▶ **WRITTEN REQUEST**
Please quote exactly the lines below from the line containing "Turn this picture" to the line containing "const MANE_COAT = 97;", both lines included, and nothing else.

####

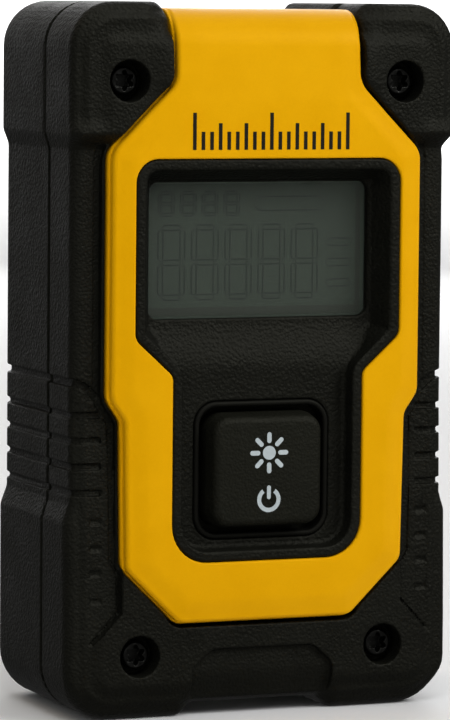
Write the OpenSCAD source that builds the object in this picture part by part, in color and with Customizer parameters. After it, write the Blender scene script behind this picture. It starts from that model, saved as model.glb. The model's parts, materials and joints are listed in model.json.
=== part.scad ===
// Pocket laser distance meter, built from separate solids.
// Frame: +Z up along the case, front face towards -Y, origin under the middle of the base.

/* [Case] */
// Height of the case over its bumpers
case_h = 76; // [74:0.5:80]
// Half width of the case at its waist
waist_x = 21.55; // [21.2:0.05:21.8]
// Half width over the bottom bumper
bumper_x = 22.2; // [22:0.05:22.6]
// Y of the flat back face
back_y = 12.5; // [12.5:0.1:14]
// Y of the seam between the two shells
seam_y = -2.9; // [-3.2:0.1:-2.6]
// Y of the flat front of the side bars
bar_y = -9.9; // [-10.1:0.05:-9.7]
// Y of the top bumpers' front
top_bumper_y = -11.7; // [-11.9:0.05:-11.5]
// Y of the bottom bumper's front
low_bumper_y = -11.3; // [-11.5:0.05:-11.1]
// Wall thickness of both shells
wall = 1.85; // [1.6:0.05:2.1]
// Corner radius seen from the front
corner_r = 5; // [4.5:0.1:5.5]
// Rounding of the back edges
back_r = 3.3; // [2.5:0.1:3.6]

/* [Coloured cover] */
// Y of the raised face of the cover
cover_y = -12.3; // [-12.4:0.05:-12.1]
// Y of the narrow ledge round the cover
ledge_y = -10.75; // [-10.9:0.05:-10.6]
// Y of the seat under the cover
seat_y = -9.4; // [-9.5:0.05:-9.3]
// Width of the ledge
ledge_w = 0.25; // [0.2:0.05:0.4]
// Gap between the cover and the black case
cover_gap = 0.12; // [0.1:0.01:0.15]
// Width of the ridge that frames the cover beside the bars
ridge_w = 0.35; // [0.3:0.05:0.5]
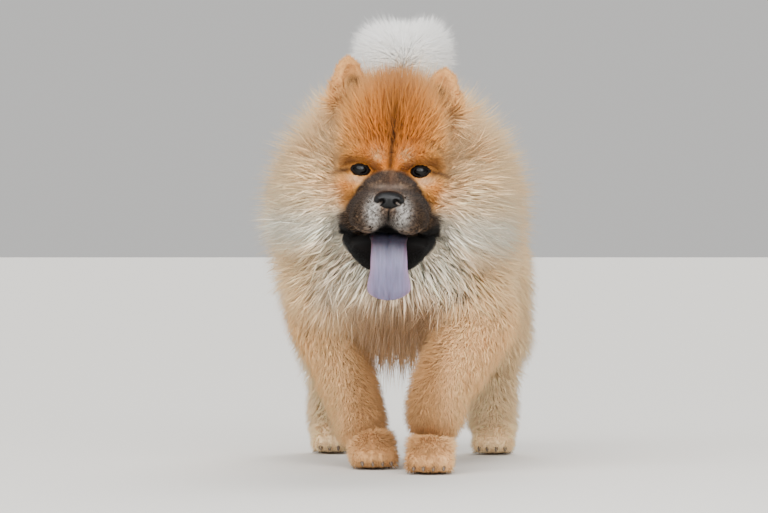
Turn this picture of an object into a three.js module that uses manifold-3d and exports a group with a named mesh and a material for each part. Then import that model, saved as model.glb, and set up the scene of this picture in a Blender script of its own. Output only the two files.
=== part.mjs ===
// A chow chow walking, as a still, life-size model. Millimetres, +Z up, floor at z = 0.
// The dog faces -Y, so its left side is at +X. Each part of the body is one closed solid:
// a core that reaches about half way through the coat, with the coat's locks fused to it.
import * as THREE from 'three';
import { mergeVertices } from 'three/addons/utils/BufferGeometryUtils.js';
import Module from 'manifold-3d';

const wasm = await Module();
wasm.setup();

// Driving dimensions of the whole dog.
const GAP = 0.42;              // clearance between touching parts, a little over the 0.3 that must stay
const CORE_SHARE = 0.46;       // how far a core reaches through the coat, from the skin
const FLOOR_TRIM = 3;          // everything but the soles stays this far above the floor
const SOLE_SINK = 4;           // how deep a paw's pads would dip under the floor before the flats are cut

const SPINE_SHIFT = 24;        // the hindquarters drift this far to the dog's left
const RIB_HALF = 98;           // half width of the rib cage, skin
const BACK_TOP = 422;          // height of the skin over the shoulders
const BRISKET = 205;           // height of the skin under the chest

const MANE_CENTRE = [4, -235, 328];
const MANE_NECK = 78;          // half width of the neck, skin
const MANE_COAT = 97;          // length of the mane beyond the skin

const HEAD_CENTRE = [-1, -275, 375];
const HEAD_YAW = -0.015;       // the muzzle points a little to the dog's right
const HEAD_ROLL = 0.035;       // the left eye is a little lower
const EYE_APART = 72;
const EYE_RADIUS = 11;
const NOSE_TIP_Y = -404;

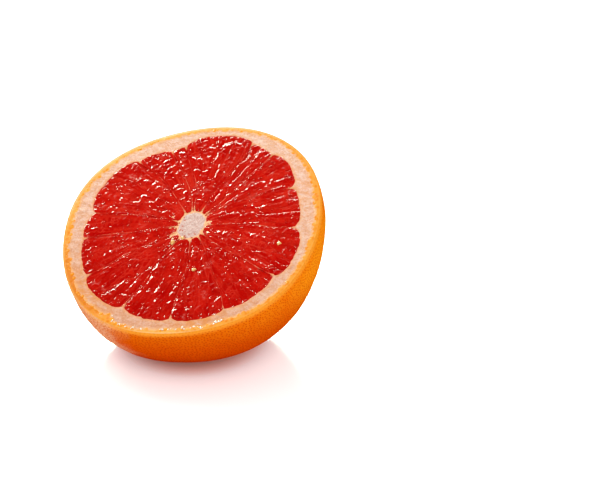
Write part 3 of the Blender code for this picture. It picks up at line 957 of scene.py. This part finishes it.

####

▶ **RESPONSE**
Turn this picture of an object into a three.js module that uses manifold-3d and exports a group with a named mesh and a material for each part. Then import that model, saved as model.glb, and set up the scene of this picture in a Blender script of its own. Output only the two files.
=== part.mjs ===
// A chow chow walking, as a still, life-size model. Millimetres, +Z up, floor at z = 0.
// The dog faces -Y, so its left side is at +X. Each part of the body is one closed solid:
// a core that reaches about half way through the coat, with the coat's locks fused to it.
import * as THREE from 'three';
import { mergeVertices } from 'three/addons/utils/BufferGeometryUtils.js';
import Module from 'manifold-3d';

const wasm = await Module();
wasm.setup();

// Driving dimensions of the whole dog.
const GAP = 0.42;              // clearance between touching parts, a little over the 0.3 that must stay
const CORE_SHARE = 0.46;       // how far a core reaches through the coat, from the skin
const FLOOR_TRIM = 3;          // everything but the soles stays this far above the floor
const SOLE_SINK = 4;           // how deep a paw's pads would dip under the floor before the flats are cut

const SPINE_SHIFT = 24;        // the hindquarters drift this far to the dog's left
const RIB_HALF = 98;           // half width of the rib cage, skin
const BACK_TOP = 422;          // height of the skin over the shoulders
const BRISKET = 205;           // height of the skin under the chest

const MANE_CENTRE = [4, -235, 328];
const MANE_NECK = 78;          // half width of the neck, skin
const MANE_COAT = 97;          // length of the mane beyond the skin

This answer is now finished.